A new, improved Berlusconi was back again in 2001, with a facelift and a hair transplant, not to mention a glowing permanent sun tan. He promised to kick-start Italy’s moribund economy. However, while his own businesses have thrived, the nation’s annual growth has declined in the five years since then from 1.8 to zero per cent.
In the Italian context, however, staying at the helm for five years is quite an achievement in itself. No one has managed it since Mussolini — the predecessor that Berlusconi most closely resembles in terms of flamboyance, egotism and pomposity. Apart from Jesus, he has also compared himself to Napoleon and Churchill, remarking at one point: “It is not a superiority complex. It is an objective fact. No one is as valuable as Berlusconi.” On another occasion he described himself as the best leader not only in Italy or Europe, but in the world.
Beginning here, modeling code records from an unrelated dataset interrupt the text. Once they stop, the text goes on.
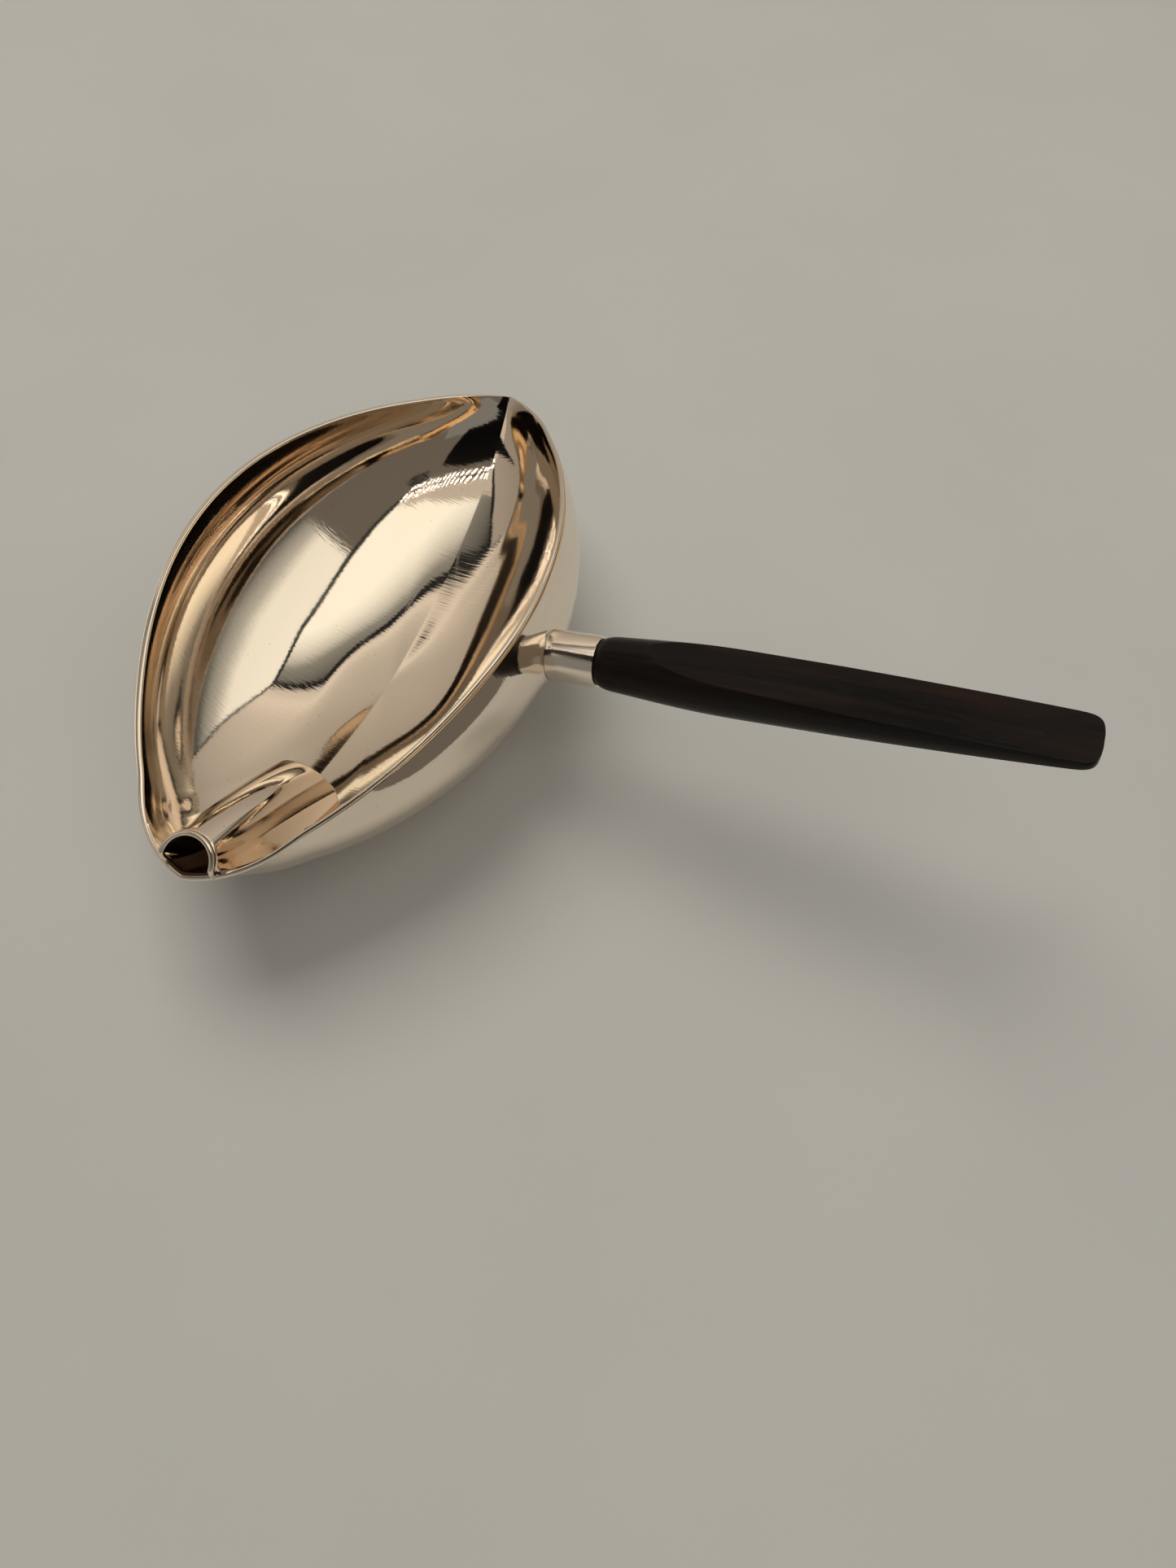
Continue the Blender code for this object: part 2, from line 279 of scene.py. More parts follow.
# Dark seams of the tent
SEAM_WIDTH = 0.036
BACK_SEAM_WIDTH = 0.05
CORNER_SEAM_WIDTH = 0.014
CORNER_SEAM_FROM = 0.31
CORNER_SEAM_IN = 0.98
SEAM_COLOUR = (0.1, 0.1, 0.11)
SEAM_GLOW = 0.12

# Light of the tent: colours, shares of its brightness, and stops of (share of the way, level)
UP = (0.0, 0.0, 1.0)
WARM = (1.0, 0.96, 0.84)
TAN = (1.0, 0.88, 0.74)
FRONT_SHARE = 0.5
CORNER_SHARE = 0.14
LEFT_FRONT_SHARE = 0.6
CEILING_FADES_TOWARD = (0.7071, -0.7071, 0.0)
CEILING_FADES_OVER = (-0.22, 0.02)
CEILING_FADE = ((0.0, 0.06), (0.2, 0.15), (0.45, 0.24), (0.6, 0.55), (0.8, 0.82), (1.0, 1.0))
RIGHT_LOW = ((0.0, 0.3), (0.2, 0.22), (0.33, 0.08), (0.4, 0.28))
RIGHT_HIGH = ((0.5, 0.5), (0.6, 0.95), (0.85, 1.0))
BACK_FADE = ((0.0, 0.3), (0.25, 0.38), (0.5, 0.48), (0.7, 0.62), (0.85, 0.8), (1.0, 0.6))
WALL_FADES = {
    "right": (WARM, RIGHT_LOW + RIGHT_HIGH),
    "back": (TAN, BACK_FADE),
    "left": (TAN, ((0.0, 0.1), (0.4, 0.3), (0.7, 0.35), (1.0, 0.4))),
    "front": (TAN, ((0.0, 0.1), (0.4, 0.14), (0.7, 0.14), (1.0, 0.14))),
}

# Two rows of small square lamps along the front of the ceiling
LAMP_ROW = ((0.2, -0.061), (0.077, -0.091), (-0.1, -0.108), (-0.279, -0.126))
LAMP_SECOND_ROW = -0.022
LAMP_PITCH = 0.0175
LAMP_HALF_LENGTH = 0.0028
LAMP_WIDTH = 0.007
LAMP_COLOUR = (1.0, 0.97, 0.92)
LAMP_GLOW = 9.0

# Dark shape of a camera on its arm, which the silver reflects too
SHADOW_SHAPE = (
    (0.125, -0.085, 0.27),
    (0.13, -0.178, 0.18),
    (0.05, -0.185, 0.205),
    (0.045, -0.093, 0.294),
)
ARM_SHAPE = (*SHADOW_SHAPE[2:], (-0.1, -0.08, 0.245), (-0.255, -0.048, 0.188))
SHADOW_COLOUR = (0.05, 0.045, 0.045)
SHADOW_GLOW = 0.05

# Soft lamps that light the boat and the paper: name, place, size and share of the key's power
SOFT_LAMPS = (
    ("soft_key", (-0.65, 0.6, 1.8), 1.3, 1.0),
    ("soft_side", (1.0, -0.6, 1.8), 1.6, 0.4),
)
SOFT_LAMP_COLOUR = (1.0, 0.985, 0.95)
ROOM_COLOUR = (1.0, 0.97, 0.93)

# Camera: its place, the ways its right, its underside and its sight point, and its lens in
# millimetres
CAMERA_PLACE = (0.10335, -0.1497, 0.23142)
CAMERA_RIGHT = (0.9327352, 0.3578391, 0.0442292)
CAMERA_DOWN = (0.323975, -0.7779183, -0.5384082)
CAMERA_AHEAD = (-0.1582568, 0.5165214, -0.8415227)
CAMERA_LENS = 24.96
CAMERA_NEAR = 0.01
SENSOR_WIDTH = 36.0


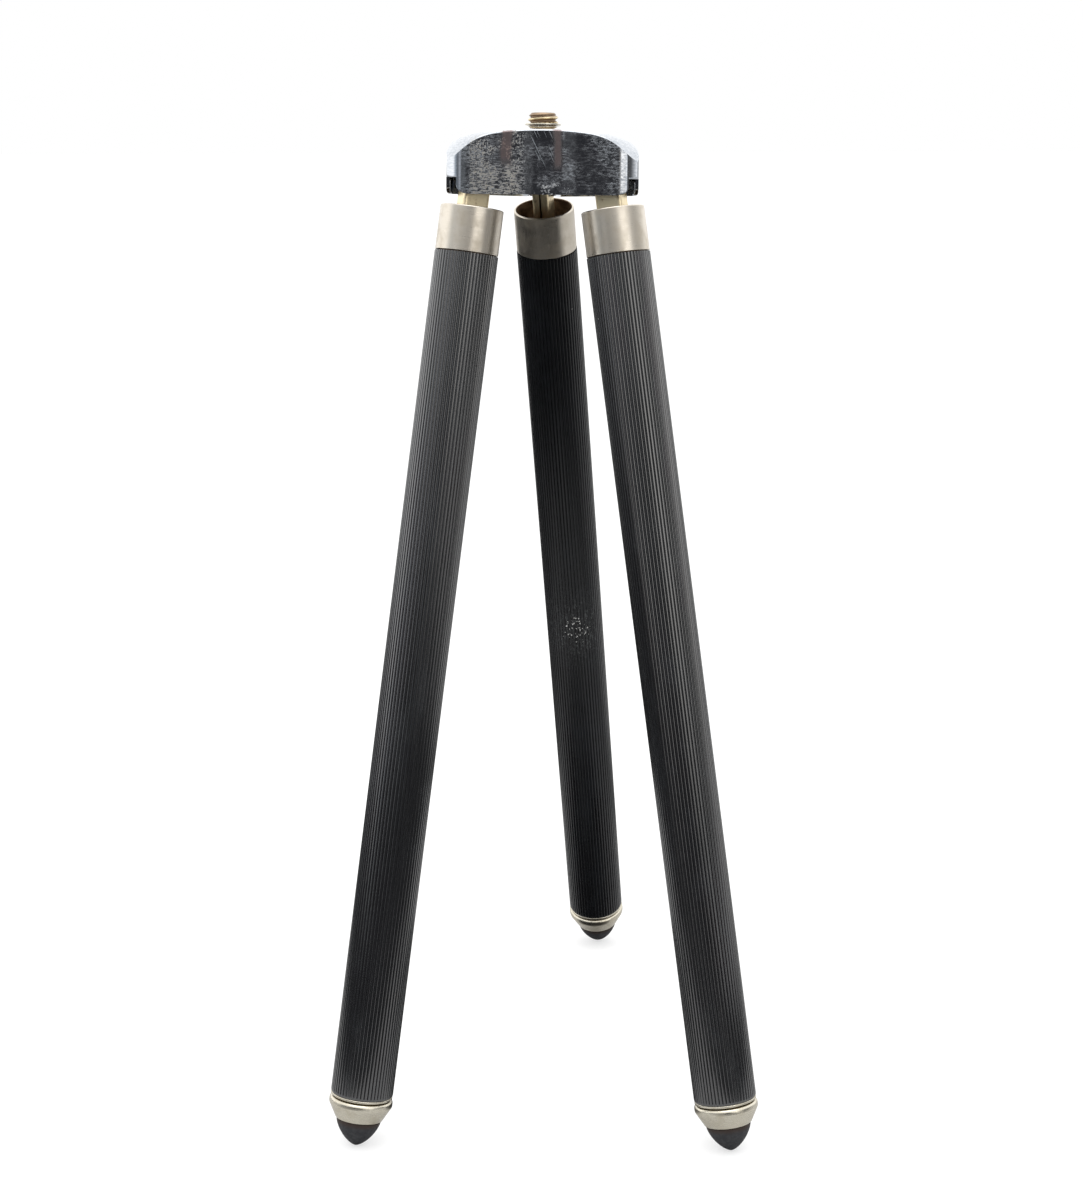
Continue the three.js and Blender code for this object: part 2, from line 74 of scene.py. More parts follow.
# The room's walls are (degrees round from the front, colour, 1 where the wall reaches down to the table).
WALL_GAIN = 2.2
WALL_FOOT = (0.0, 0.16)
WALL_LOW_FOOT = (-0.11, -0.07)
CEILING_FOOT = (0.15, 0.5)
LOW_SHADE = 0.02
CEILING_SHADE = 0.65
WALLS = (
    (-180, (0.62, 0.62, 0.62), 1),
    (-84, (0.76, 0.76, 0.76), 1),
    (-70, (0.22, 0.245, 0.27), 1),
    (-52, (0.12, 0.13, 0.145), 0),
    (-46, (0.28, 0.29, 0.31), 0),
    (-40, (0.28, 0.29, 0.31), 0),
    (-34, (0.05, 0.053, 0.056), 0),
    (-16, (0.05, 0.053, 0.056), 0),
    (-8, (0.014, 0.014, 0.016), 0),
    (8, (0.014, 0.014, 0.016), 0),
    (14, (0.13, 0.12, 0.11), 0),
    (20, (0.95, 0.93, 0.90), 0),
    (40, (0.95, 0.93, 0.90), 0),
    (48, (0.80, 0.80, 0.80), 1),
    (56, (0.04, 0.04, 0.04), 1),
    (78, (0.07, 0.07, 0.07), 1),
    (104, (0.36, 0.36, 0.36), 1),
    (130, (0.65, 0.65, 0.65), 1),
    (180, (0.62, 0.62, 0.62), 1),
)
OVERHEAD = ("overhead_box", (0, -0.2, 1.5), (1.2, 1.2), 7)

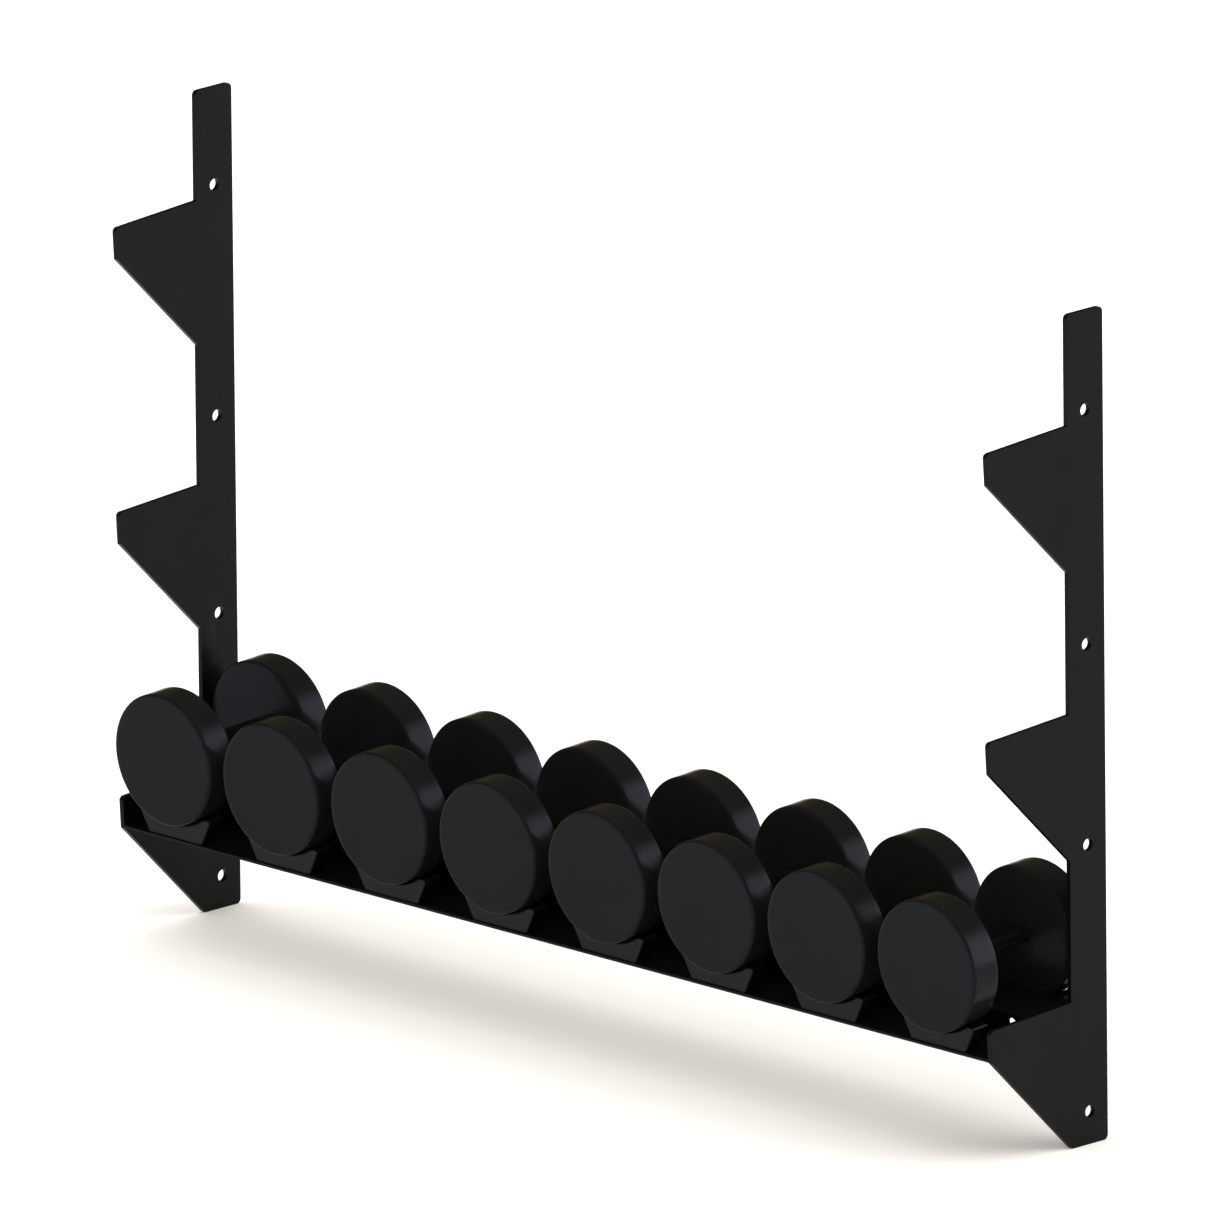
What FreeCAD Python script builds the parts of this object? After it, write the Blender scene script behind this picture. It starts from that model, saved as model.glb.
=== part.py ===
import FreeCAD, Part
import os
import Sketcher

# Dumbbell rack for bolting between two rig uprights: two flat side plates with
# three arms each, one folded shelf welded across the lowest arms, and round
# dumbbells standing in pairs of moulded saddles.
#
# Row frame: X along the rack, +Y to the back, +Z up. The origin is the middle
# of the whole object's footprint, at the height of the plates' lower ends.
#
# Shelf frame, which all that stands on the shelf shares: its origin is where
# the top edge of the lowest arm meets the upright's front edge, v runs to the
# back along that edge, which falls to the front, and w is square to it.

DUMBBELL_COUNT = 8
ARM_COUNT = 3

# Millimetres and degrees; each row is a spreadsheet alias and its value.
SIZES = {
    # side plates
    "plate_thickness": 8,
    "upright_depth": 73,
    "low_arm_height": 219,
    "arm_pitch": 431,
    "top_margin": 166,
    "arm_tilt": 3.3,
    "arm_nose": 48,
    "arm_slant": 45,
    "arm_tip_radius": 7,
    "plate_corner_radius": 8,
    "slant_foot_radius": 10,
    # bolt holes in each upright
    "bolt_hole_diameter": 18.5,
    "low_hole_height": 49,
    "low_hole_spacing": 400,
    "top_hole_drop": 148,
    "top_hole_spacing": 350,
    # dumbbells
    "head_diameter": 200,
    "head_width": 50,
    "head_gap": 26,
    "end_gap": 4.5,
    "rim_radius": 4,
    "cover_wall": 6,
    "core_clearance": 0.1,
    "grip_length": 147,
    "grip_diameter": 29,
    "spigot_diameter": 24,
    "spigot_length": 34,
    "spigot_end_gap": 1,
    "spigot_clearance": 0.2,
    "back_gap": 4.4,
    # how the heads sit in their saddles
    "head_sink": 19.5,
    "seat_clearance": 0.3,
    # saddles
    "saddle_setback": 17.7,
    "saddle_depth": 30,
    "saddle_top_width": 152,
    "saddle_foot_width": 110,
    "saddle_top_drop": 3,
    "saddle_shoulder_radius": 4,
    "saddle_lead_in": 6,
    "saddle_edge_radius": 2,
    # folded shelf
    "shelf_thickness": 4,
    "bend_radius": 2,
    "shelf_lip": 3.1,
    "shelf_back_gap": 2,
    "front_web_clearance": 46.6,
    "rear_web_clearance": 6,
    "web_hole_diameter": 16,
    "web_hole_drop": 15,
    "web_hole_inset": 29,
    # shelf welds
    "weld_leg": 5,
    "weld_length": 45,
    # saddle screws
    "screw_spacing": 72,
    "screw_diameter": 6,
    "screw_length": 16,
    "screw_head_diameter": 10.5,
    "screw_head_height": 3.3,
    "screw_socket_width": 4,
    "screw_socket_depth": 2,
    "screw_hole_clearance": 0.3,
    "thread_clearance": 0.05,
    "washer_diameter": 14,
    "washer_thickness": 1.6,
    "insert_diameter": 9,
    "insert_length": 12,
    "insert_bore_depth": 14,
}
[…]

Under investigation over a long period for a range of business wrongdoings, Berlusconi has at times evaded conviction by using his parliamentary majority to decriminalize the relevant offences. One suspects Italians would have been more eager to dispense with the services of this Machiavellian clown prince had the alternative been a trifle more inspiring than an economics professor who looks the part, and who has been reluctant to promise anything more specific than “good governance”.
Even that vague vow will be hard to honour following a victory based on 0.1 per cent of the popular vote, even though that will, under Italian electoral laws, translate into 55 per cent of the seats in the Chamber of Deputies. But the shape of the equally powerful senate remained unclear at the time of writing, and the Berlusconi camp was demanding a recount.
In the short term, political turbulence appears to be the only certainty. Which may seem unfair to the nation’s electorate, 84 per cent of whom turned out to vote despite creeping cynicism about the political process.
It could also prove to be a price well worth paying if it spells the end of Berlusconi’s malign influence on Italian politics and ethics, which always overshadowed his entertainment value. However, as this week’s verdict reminds us, that’s still a very big if.